Section 26. Of moderating servants' labor.

Though labor and pains be proper to a servant's place, yet he may be so put to it, as the health and strength of his body may be impaired thereby. For the well ordering of this therefore a duty lies upon masters: and that in two things especially.

1. That they well moderate the labor to which they put their servants, so as they may be able for the time to undergo it, and to endure so long as their time of labor is appointed. It was a good reason which Saul rendered to keep David from entering combat with Goliath, because (as he thought) David was not able to fight against the Philistine, David being a youth, and Goliath a man of war (1 Samuel 17:33).

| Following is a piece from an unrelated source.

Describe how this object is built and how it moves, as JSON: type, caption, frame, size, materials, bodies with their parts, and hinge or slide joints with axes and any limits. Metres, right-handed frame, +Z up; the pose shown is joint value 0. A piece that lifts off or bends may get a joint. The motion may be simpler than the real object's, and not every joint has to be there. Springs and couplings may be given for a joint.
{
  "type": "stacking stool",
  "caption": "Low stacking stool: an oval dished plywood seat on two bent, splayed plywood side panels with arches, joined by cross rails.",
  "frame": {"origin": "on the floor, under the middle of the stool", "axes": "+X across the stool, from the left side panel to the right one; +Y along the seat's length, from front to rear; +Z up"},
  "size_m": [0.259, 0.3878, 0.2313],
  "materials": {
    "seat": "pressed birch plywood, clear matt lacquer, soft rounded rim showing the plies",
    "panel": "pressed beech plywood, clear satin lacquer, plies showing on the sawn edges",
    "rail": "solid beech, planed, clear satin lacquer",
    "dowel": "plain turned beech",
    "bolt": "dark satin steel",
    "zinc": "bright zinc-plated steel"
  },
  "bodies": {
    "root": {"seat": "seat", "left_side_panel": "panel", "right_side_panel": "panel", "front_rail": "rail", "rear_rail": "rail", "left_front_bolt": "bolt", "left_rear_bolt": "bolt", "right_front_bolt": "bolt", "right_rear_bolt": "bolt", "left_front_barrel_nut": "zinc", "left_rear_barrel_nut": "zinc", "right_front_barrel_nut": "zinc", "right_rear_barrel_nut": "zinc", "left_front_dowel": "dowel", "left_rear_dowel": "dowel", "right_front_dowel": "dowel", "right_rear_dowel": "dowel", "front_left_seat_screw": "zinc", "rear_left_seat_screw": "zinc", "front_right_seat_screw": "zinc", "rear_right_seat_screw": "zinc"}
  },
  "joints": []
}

And indeed if David's faith had not exceeded the strength of his body, it had been unfit to have put David to that task.

They which are put to things above their ability, are likely to fail, and sink under the burden of them.

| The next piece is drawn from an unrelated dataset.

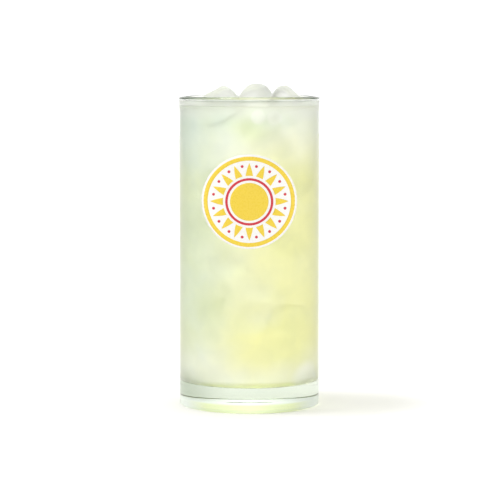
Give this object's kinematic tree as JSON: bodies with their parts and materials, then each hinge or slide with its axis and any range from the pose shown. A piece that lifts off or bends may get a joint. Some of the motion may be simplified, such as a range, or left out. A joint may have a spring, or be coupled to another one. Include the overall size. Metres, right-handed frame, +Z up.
{
  "type": "glass of lemonade",
  "caption": "Tall straight-sided clear glass with a heavy base, filled nearly to its rim with pale cloudy lemonade and floating ice.",
  "frame": {"origin": "middle of the underside, on the surface that the glass stands on", "axes": "+Z up along the glass's axis; -Y towards the side that the picture shows"},
  "size_m": [0.0706, 0.0706, 0.1605],
  "materials": {
    "clear_glass": "polished",
    "lemonade": "gloss",
    "ice": "gloss",
    "print_white": "gloss",
    "print_yellow": "gloss",
    "print_red": "gloss"
  },
  "bodies": {
    "root": {"tumbler": "clear_glass", "lemonade": "lemonade", "ice_left": "ice", "ice_middle": "ice", "ice_right": "ice", "ice_front": "ice", "ice_back_left": "ice", "ice_back_right": "ice"}
  },
  "joints": []
}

It is contrary to this to put servants to such hard tasks as impair their strength, endanger their limbs, and venture their lives. Saul shall rise up in judgment against such: for he supposing that it was too hard a task for David to undertake combat with Goliath, was loath to put him to it (1 Samuel 17:33). David exceedingly failed in this, when he gave direction that Uriah should be set in the forefront of the hottest battle, and yet the General with his strength to retire from him (2 Samuel 11:15). Many servants being put to services above their strength, either lose their lives thereby, or (as we speak) are never their own men again.

It is also a fault in this kind, to put servants to such toiling works as are fitter for beasts than men: or to oppress them with too much work, as the Egyptians oppressed the Israelites. Let God's hearing the cry of those servants so oppressed, and revenging their oppressors for it, make all masters take heed of the like cruelty (Exodus 1:13-14).

§. 27. Of affording servants fit means for their work.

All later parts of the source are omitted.